3 pm / do time with Al Capone: it was once home of America’s most notorious history-sheeters. The Eastern State Penitentiary pioneered modern prisons as we know them, anywhere in the world. It opened in 1829, at a time solitary confinement was unheard of. It ceased to become a prison in 1971 and opened to the public for tours. You can check out the cell where Al Capone did time and also marvel at the architecture of one of the world’s first modern prisons.       

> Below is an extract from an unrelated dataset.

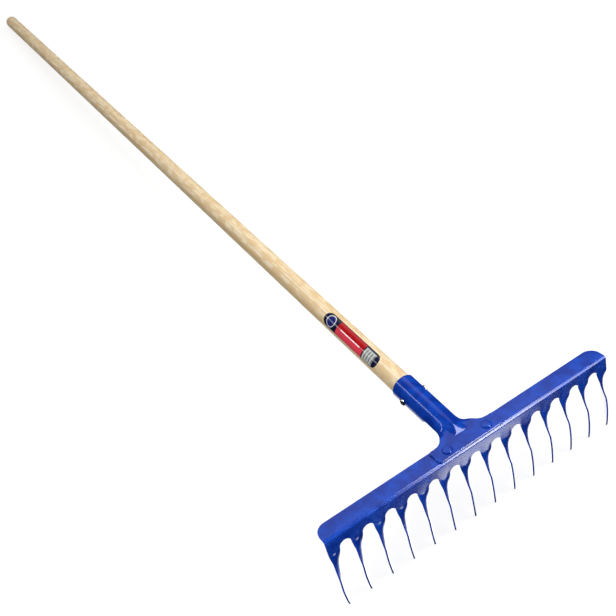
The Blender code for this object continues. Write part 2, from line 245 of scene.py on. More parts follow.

5 pm/good for the ‘gram’: until the 1970s these steps used to be referred to as the entrance to the Philadelphia Museum of Art, now they’re the Rocky Steps. This is where Sylvester Stallone does his famous Rocky Run in the first Rocky film that has become a symbol of the underdog triumph. This has been reprised by fans and visitors who do the 72-step run for their spot of Instagram fame. I managed the up and down run without a pause, before ending up with another photo opp next to the bronze Rocky statue near the steps.

The Rocky Statue

8 pm / Beer up. More than one for the road: almost every American city claims to serve the nation’s best craft beer. Philly is not far behind. I’d certainly recommend Yards, a small craft brewery that is now popular with beer nerds from all over for their spin on British and European beers. They even have a special line of Founding father beers named after the likes of Washington and Jefferson (no kidding). Their large industrial style pub located within the brewery also serves the hottest chicken wings in town. Yes, Philadelphia never stops throwing up surprises.